A legal hotbed ensued when the state Department of Health sued Hanes to stop issuing the licenses. At one point, Hanes ceased issuing the licenses when a state judge ruled he didn’t have the legal authority to do so and while an appeal to the state Supreme Court was filed. Between July and September 2013 Hanes’ office had issued more than 170 marriage licenses to same-sex couples.
But by May 2014, U.S. District Judge John E. Jones III ruled that Pennsylvania’s DOMA law was unconstitutional. The state Supreme Court subsequently lifted the ban that prevented Hanes from issuing the same-sex marriage licenses.
While it was local, Hanes’ decision forced him into the national spotlight. I remember being at the health club and seeing Hanes’ face on the big screen TV overhead, being interviewed on a national, evening newscast.
“It’s not and it never was about me, I’m not a crusader,” Hanes told The Mercury last week after the historic U.S. Supreme Court ruling was announced. “This was always about equal protection under the law and due process.”
The June 26 high court ruling prompted county Commissioner Chairman Josh Shapiro to shout, “Love is the law! Today’s ruling marks a great step forward for our democracy and our gay friends and family.”
It’s difficult to gauge if Hanes moved national or local public opinion about the issue. But whether you agree with the ruling or not, Hanes’ role in the debate made history in Montgomery County and put the county in the national spotlight for a brief period of time.
Last week, Bloodgood told The Mercury, “I knew the winds of change were blowing in our direction, but it has been like hurricane-force winds changing everything. Just think, it was not even two years ago now that the Supreme Court ruled on the Defense of Marriage Act and Bruce Hanes decided he would start issuing marriage licenses to same-sex couples and now it’s the law of the land."

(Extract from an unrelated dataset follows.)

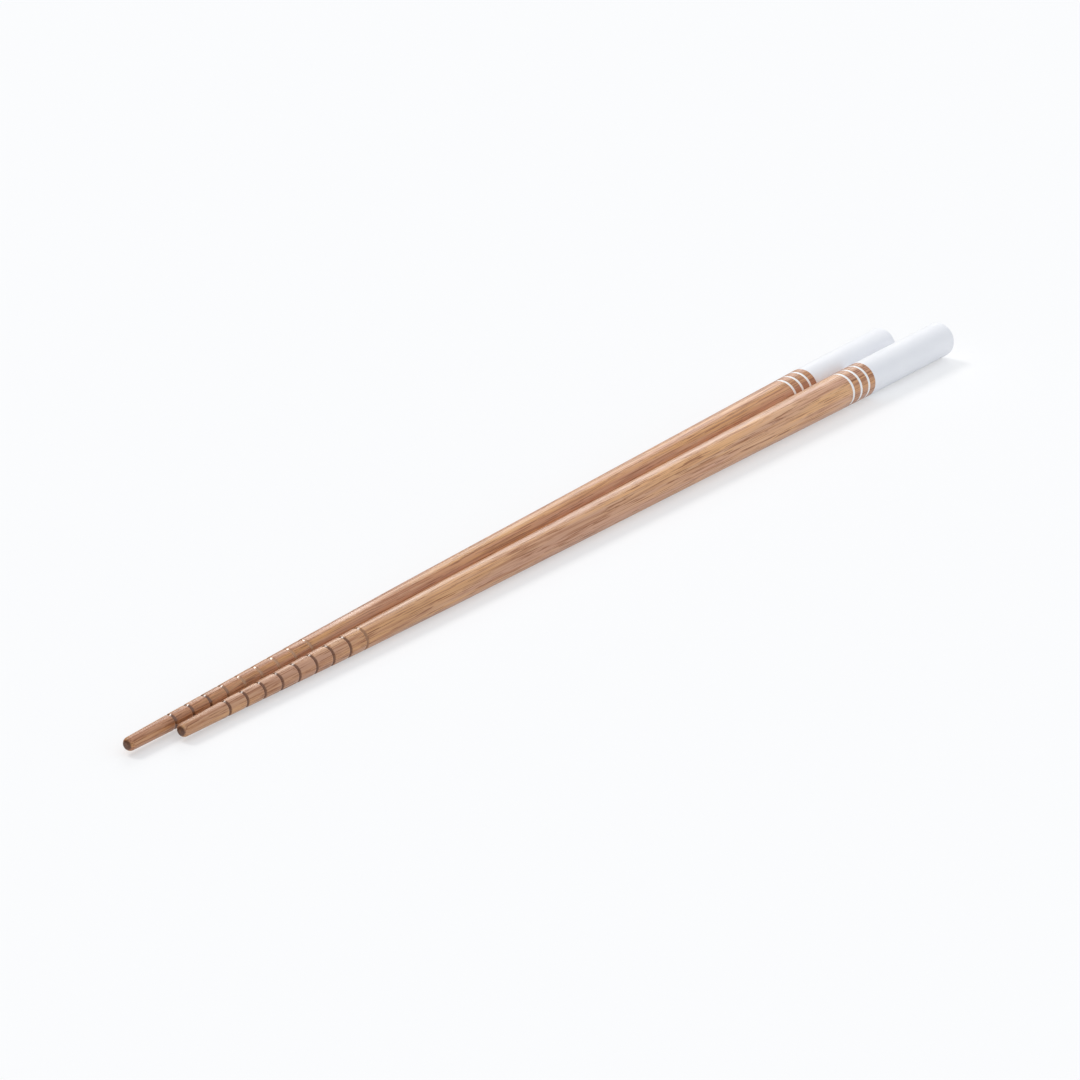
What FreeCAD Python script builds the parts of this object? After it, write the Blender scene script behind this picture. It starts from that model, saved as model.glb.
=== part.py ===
import FreeCAD, Part
import math
import os

from FreeCAD import Placement, Rotation, Vector

# A pair of turned bamboo chopsticks with white lacquered ends, lying side by side on a table. Millimetres.
# The origin is on the table, under the middle of the pair. +X runs towards the white ends, +Z up.

# The turned stick, both alike: a quick taper, a slow taper, and a straight end under the lacquer
stick_length = 240.0
tip_diameter = 2.4
waist_diameter = 4.7
butt_diameter = 7.0
waist_from_tip = 61.0
taper_blend_length = 28.0
tip_flat_diameter = 0.5
butt_rim_radius = 0.6

# Grip grooves near the tip, turned with a pointed tool
groove_count = 9
first_groove_from_tip = 11.6
groove_pitch = 4.6
groove_width = 0.8
groove_depth = 0.28

# White lacquer: a closed coat over the butt, and ring lines that fill notches of their own
white_end_length = 29.95
lacquer_thickness = 0.15
tenon_chamfer = 0.35
ring_count = 3
ring_pitch = 2.75
last_ring_to_white_end = 2.1
ring_notch_width = 0.9
ring_notch_depth = 0.2
ring_sink = 0.05

# How the pair lies: the front stick further back, with narrow gaps where the two come closest
tip_stagger = 9.65
gap_at_waist = 0.05
gap_at_white_ends = 0.3

# Worked out from the sizes above
tip_radius = tip_diameter / 2
waist_radius = waist_diameter / 2
butt_radius = butt_diameter / 2
tip_rim_radius = tip_radius - tip_flat_diameter / 2
white_end_start = stick_length - white_end_length
blend_start = waist_from_tip - taper_blend_length / 2
blend_end = waist_from_tip + taper_blend_length / 2
tip_slope = (waist_radius - tip_radius) / waist_from_tip
handle_slope = (butt_radius - waist_radius) / (white_end_start - waist_from_tip)
full_turn = 360.0
stick_axis = Vector(1, 0, 0)


def slope_at(station):
    """How fast the radius grows at a distance from the tip: even on each taper, and changing evenly
    along the blend between them."""
    share = min(max((station - blend_start) / taper_blend_length, 0.0), 1.0)
    return tip_slope + share * (handle_slope - tip_slope)


def radius_at(station):
    """Radius of the turned form at a distance from the tip, up to the white end."""
    if station <= blend_start:
        return tip_radius + tip_slope * station
    if station >= blend_end:
        return butt_radius - handle_slope * (white_end_start - station)
    mean_slope = (tip_slope + slope_at(station)) / 2
    return radius_at(blend_start) + mean_slope * (station - blend_start)


def on_profile(station):
    """Point of the half profile."""
    return Vector(station, 0, radius_at(station))


def on_axis(station):
    return Vector(station, 0, 0)


def lines(*points):
    """Straight profile edges from point to point."""
    return [Part.LineSegment(start, end).toShape() for start, end in zip(points, points[1:])]


def taper(start, end):
    """Profile from one station to another, with its own smooth edge for each taper and for the blend."""
    inside = [station for station in (blend_start, blend_end) if start < station < end]
    stops = [start] + inside + [end]
    edges = []
    for low, high in zip(stops, stops[1:]):
        half = (high - low) / 2
        tangents_meet = Vector(low + half, 0, radius_at(low) + slope_at(low) * half)
        curve = Part.BezierCurve()
        curve.setPoles([on_profile(low), tangents_meet, on_profile(high)])
        edges.append(curve.toShape())
    return edges


def rim(before, corner, after, radius):
    """Rounded edge of a rim, tangent to the straight edges that would meet in the corner."""
    back = (before - corner).normalize()
    onward = (after - corner).normalize()
    half_angle = back.getAngle(onward) / 2
    reach = radius / math.tan(half_angle)
    middle = corner + (back + onward).normalize() * (radius / math.sin(half_angle) - radius)
    return Part.Arc(corner + back * reach, middle, corner + onward * reach).toBSpline().toShape()


def turned(edges):
    """Solid of revolution about the stick's axis, from the closed half profile."""
    return Part.Face(Part.Wire(edges)).revolve(on_axis(0), stick_axis, full_turn)


def notch_corners(station, width, depth):
    """Near lip, bottom and far lip of a V notch."""
    bottom = Vector(station, 0, radius_at(station) - depth)
    return on_profile(station - width / 2), bottom, on_profile(station + width / 2)


def groove_stations():
    return [first_groove_from_tip + number * groove_pitch for number in range(groove_count)]


def ring_stations():
    """Middles of the ring lines, from the one nearest the tip to the one nearest the white end."""
    last_ring = white_end_start - last_ring_to_white_end
    return [last_ring - number * ring_pitch for number in reversed(range(ring_count))]


def notches():
    """Every notch of the profile, from the tip on, as station, width and depth."""
    grip = [(station, groove_width, groove_depth) for station in groove_stations()]
    rings = [(station, ring_notch_width, ring_notch_depth) for station in ring_stations()]
    return grip + rings


def make_stick():
    """The bamboo in one piece, turned from its whole half profile."""
    tenon_radius = butt_radius - lacquer_thickness
    tenon_end = stick_length - lacquer_thickness
    tip_rim = rim(on_axis(0), on_profile(0), on_profile(blend_start), tip_rim_radius)
    face_edge = tip_rim.Vertexes[0].Point
    here = tip_rim.Vertexes[-1].X
    edges = lines(on_axis(0), face_edge) + [tip_rim]
    for station, width, depth in notches():
        edges += taper(here, station - width / 2)
        edges += lines(*notch_corners(station, width, depth))
        here = station + width / 2
    edges += taper(here, white_end_start)
    edges += lines(
        on_profile(white_end_start),
        Vector(white_end_start, 0, tenon_radius),
        Vector(tenon_end - tenon_chamfer, 0, tenon_radius),
        Vector(tenon_end, 0, tenon_radius - tenon_chamfer),
        on_axis(tenon_end),
        on_axis(0),
    )
    return turned(edges)


def make_white_end():
    """The lacquer coat: a closed cup that fits the tenon and carries on the stick's own surface."""
    inner_radius = butt_radius - lacquer_thickness
    inner_end = stick_length - lacquer_thickness
    mouth = Vector(white_end_start, 0, butt_radius)
    corner = Vector(stick_length, 0, butt_radius)
    butt_rim = rim(mouth, corner, on_axis(stick_length), butt_rim_radius)
    edges = lines(mouth, butt_rim.Vertexes[0].Point) + [butt_rim]
    edges += lines(
        butt_rim.Vertexes[-1].Point,
        on_axis(stick_length),
        on_axis(inner_end),
        Vector(inner_end, 0, inner_radius - tenon_chamfer),
        Vector(inner_end - tenon_chamfer, 0, inner_radius),
        Vector(white_end_start, 0, inner_radius),
        mouth,
    )
    return turned(edges)


def make_ring(station):
    """Lacquer that fills a notch to just under the bamboo's surface."""
    filled = 1 - ring_sink / ring_notch_depth
    near_lip, bottom, far_lip = notch_corners(station, ring_notch_width, ring_notch_depth)
    near = bottom + (near_lip - bottom) * filled
    far = bottom + (far_lip - bottom) * filled
    return turned(lines(bottom, near, far, bottom))


def resting_places():
    """Placement of each stick: its slow taper lies along the table, and the pair is splayed evenly."""
    rear_tip_x = -(stick_length + tip_stagger) / 2
    front_tip_x = rear_tip_x + tip_stagger
    waist_x = front_tip_x + waist_from_tip
    white_x = rear_tip_x + white_end_start
    waist_spacing = radius_at(waist_from_tip) + radius_at(waist_from_tip + tip_stagger) + gap_at_waist
    white_spacing = butt_radius + radius_at(white_end_start - tip_stagger) + gap_at_white_ends
    splay = math.atan2(white_spacing - waist_spacing, 2 * (white_x - waist_x))
    lift = math.atan(handle_slope)
    tip_height = (waist_radius - handle_slope * waist_from_tip) * math.cos(lift)
    places = {}
    for name, side, tip_x in (("front", -1, front_tip_x), ("rear", 1, rear_tip_x)):
        tip_y = side * (waist_spacing / 2 - (waist_x - tip_x) * math.tan(splay))
        about_z = Rotation(Vector(0, 0, 1), math.degrees(side * splay))
        about_y = Rotation(Vector(0, 1, 0), -math.degrees(lift))
        places[name] = Placement(Vector(tip_x, tip_y, tip_height), about_z * about_y)
    return places


def export(shape, place, node):
    """Write one sub-part where it lies."""
    placed = shape.copy()
    placed.Placement = place
    placed.exportStep(os.path.join("parts", node + ".step"))
    print(node, "volume", round(placed.Volume, 3), "valid", placed.isValid())


os.makedirs("parts", exist_ok=True)
stick = make_stick()
white_end = make_white_end()
rings = [make_ring(station) for station in ring_stations()]
for name, place in resting_places().items():
    export(stick, place, name + "_stick")
    export(white_end, place, name + "_white_end")
    for number, ring in enumerate(rings, start=1):
        export(ring, place, name + "_ring_" + str(number))
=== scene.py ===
# %% [markdown]
# # A pair of bamboo chopsticks
# Two turned bamboo sticks with white lacquered ends lie side by side on a pale table. Every piece is a body
# of revolution. They could be made from cylinders that are scaled and cut, but one tool shapes them all more
# exactly: a half profile of a few corners, spun about the axis of its stick. The first cell brings in the
# modelling tools and the finished solids that set every size.

# %% Tools and the solids
import math

import bmesh
import bpy
from mathutils import Euler, Matrix, Vector


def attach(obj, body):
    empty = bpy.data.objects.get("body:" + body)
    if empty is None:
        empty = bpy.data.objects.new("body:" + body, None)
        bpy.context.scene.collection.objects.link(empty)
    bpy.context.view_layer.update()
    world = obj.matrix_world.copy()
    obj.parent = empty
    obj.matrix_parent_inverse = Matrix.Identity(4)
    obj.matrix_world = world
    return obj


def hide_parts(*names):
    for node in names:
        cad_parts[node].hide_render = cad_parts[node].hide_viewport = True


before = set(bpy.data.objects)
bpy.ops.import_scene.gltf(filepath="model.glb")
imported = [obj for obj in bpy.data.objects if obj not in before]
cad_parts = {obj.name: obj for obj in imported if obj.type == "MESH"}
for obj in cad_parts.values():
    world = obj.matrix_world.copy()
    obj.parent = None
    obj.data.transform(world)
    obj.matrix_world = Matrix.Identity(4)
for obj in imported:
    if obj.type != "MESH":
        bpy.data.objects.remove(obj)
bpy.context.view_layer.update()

# %% [markdown]
# ## Sizes of one stick
# A chopstick is read by its profile: a quick taper at the thin end that eats, a long blend, then a slow taper
# along the hand. The profile could be drawn by eye. Named sizes keep both sticks alike and can be checked
# against the solids. They are in metres, along the stick's axis from the tip.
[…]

Bloodgood added, prophetically, “I think it’s ironic that while the Confederate flag is falling, the flag of pride is rising.”

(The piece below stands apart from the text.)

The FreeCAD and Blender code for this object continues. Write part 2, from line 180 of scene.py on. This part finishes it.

Social media went bonkers when the ruling came down, with tweets from supporters and detractors alike about the new freedom.

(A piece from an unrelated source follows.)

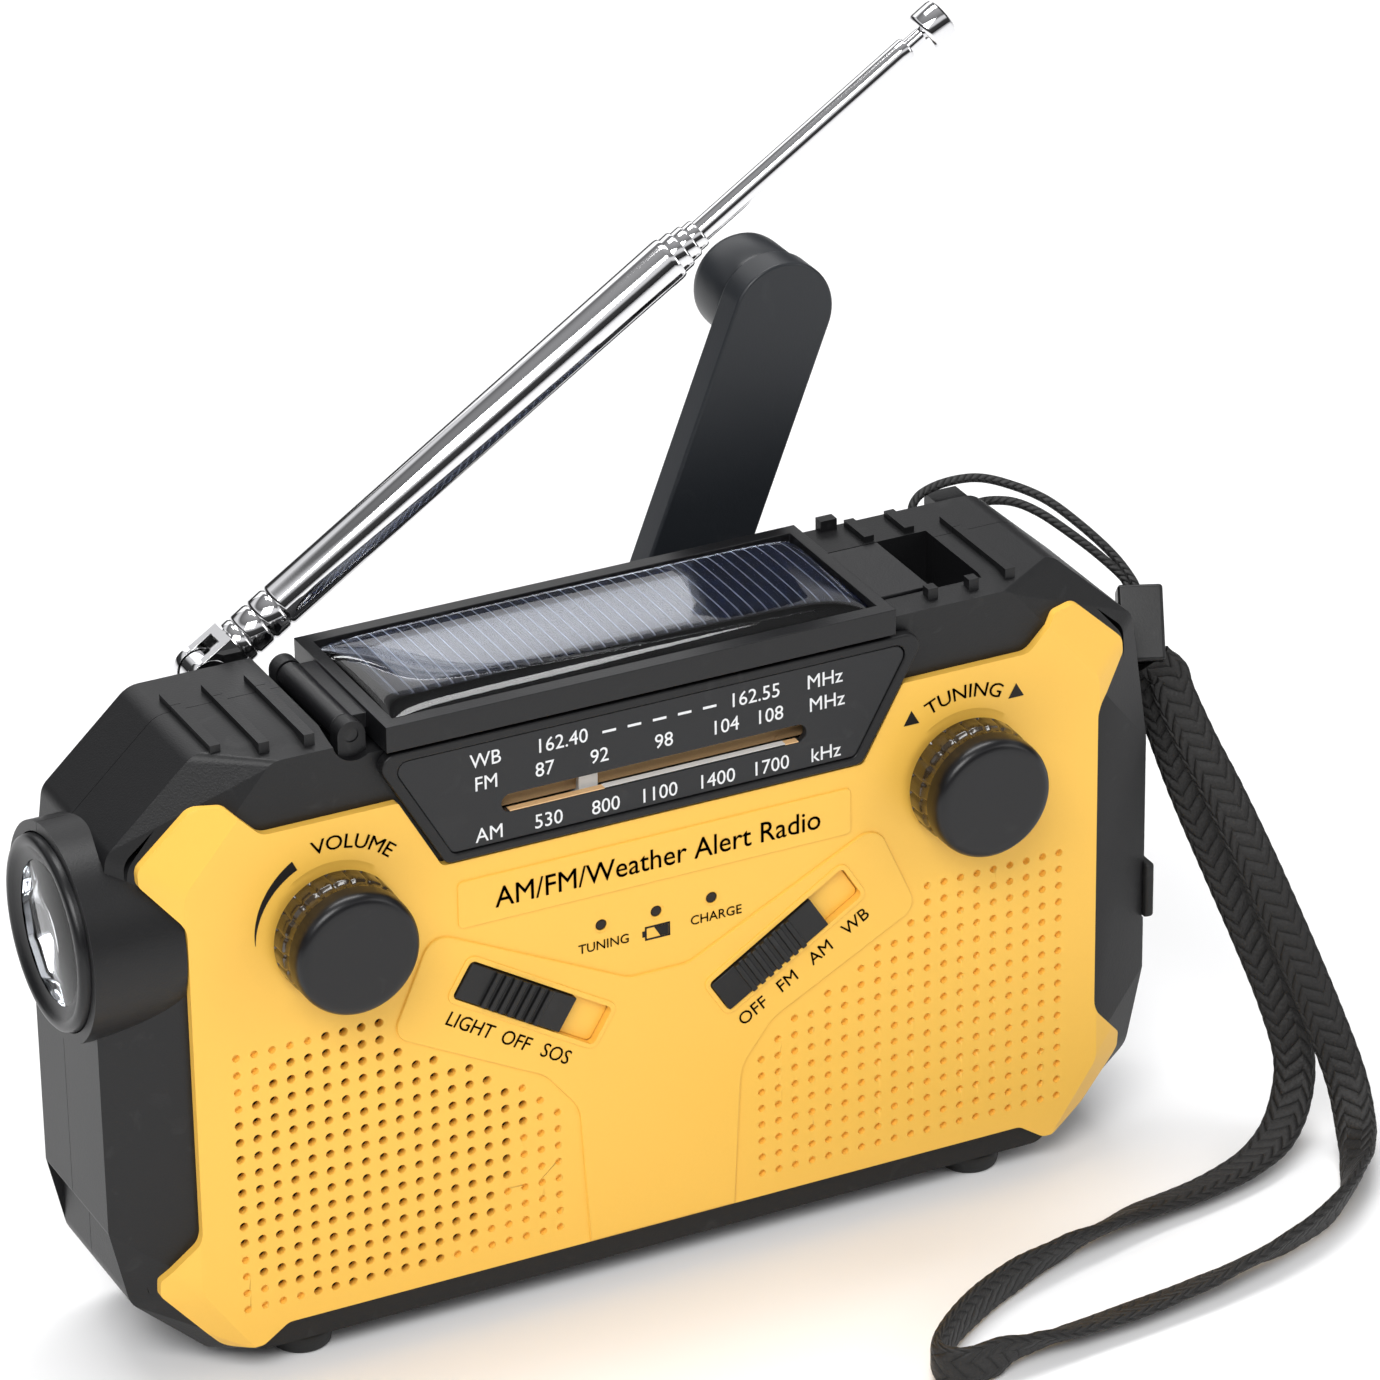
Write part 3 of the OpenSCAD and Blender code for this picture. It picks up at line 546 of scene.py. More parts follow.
def clear(name, color, roughness=0.02, ior=1.45):
    mat = bpy.data.materials.new(name)
    mat.use_nodes = True
    n, w = mat.node_tree.nodes, mat.node_tree.links
    shader = n["Principled BSDF"]
    shader.inputs["Base Color"].default_value = (*color, 1)
    shader.inputs["Transmission Weight"].default_value = 1.0
    shader.inputs["IOR"].default_value = ior
    place, smudge = n.new("ShaderNodeTexCoord"), n.new("ShaderNodeTexNoise")
    smudge.inputs["Scale"].default_value = 60
    w.new(place.outputs["Object"], smudge.inputs["Vector"])
    spread = n.new("ShaderNodeMapRange")
    spread.inputs["From Min"].default_value = 0.4
    spread.inputs["From Max"].default_value = 0.8
    spread.inputs["To Min"].default_value = roughness
    spread.inputs["To Max"].default_value = roughness + 0.04
    w.new(smudge.outputs[0], spread.inputs[0])
    w.new(spread.outputs[0], shader.inputs["Roughness"])
    return mat


FINISHES = {}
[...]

I think a colleague, @Smoore1117 sarcastically tweeted it best when he wrote, “Woke up this morning, looked a @armoore815 & decided our traditional marriage is irrevocably damaged. Gay marriage is ruining everything.”
In the high court’s 5-4 ruling, Justice Anthony Kennedy wrote,” No longer may this liberty be denied…No union is more profound than marriage.” Kennedy, who was joined by the court’s four more liberal justices, Breyer, Ginsburg, Kagan and Sotomayer, added those who sought the right to marry revealed “that they seek not to denigrate marriage but rather to live their lives, or honor their spouses’ memories, joined by its bond.”
Several religious organizations have criticized the decision. Sam Rohrer, a former Berks state legislator and onetime candidate for governor, issued a statement on behalf of the American Pastors’ Network, saying “this landmark decision had deep biblical, historical and constitutional roots, and unfortunately, our justices chose to redefine marriage for the entire nation, ignoring other constitutional rights and opening the door to a dangerous infringement on religious liberties.”
But the high court’s ruling ensures that constitutional protections will continue to allow churches to decide who they will marry. So, I don't know what all the religious fuss is about.
Personally, I never understood how anyone could be against love. So, I am glad my gay and lesbian family and friends have this new freedom.
For someone who covers the courts on a daily basis, it was interesting to have a front row seat to the legal battles and protests that brewed in Montgomery County during the last two years. For a brief period of time, county officials stood at the forefront of history and cultural change.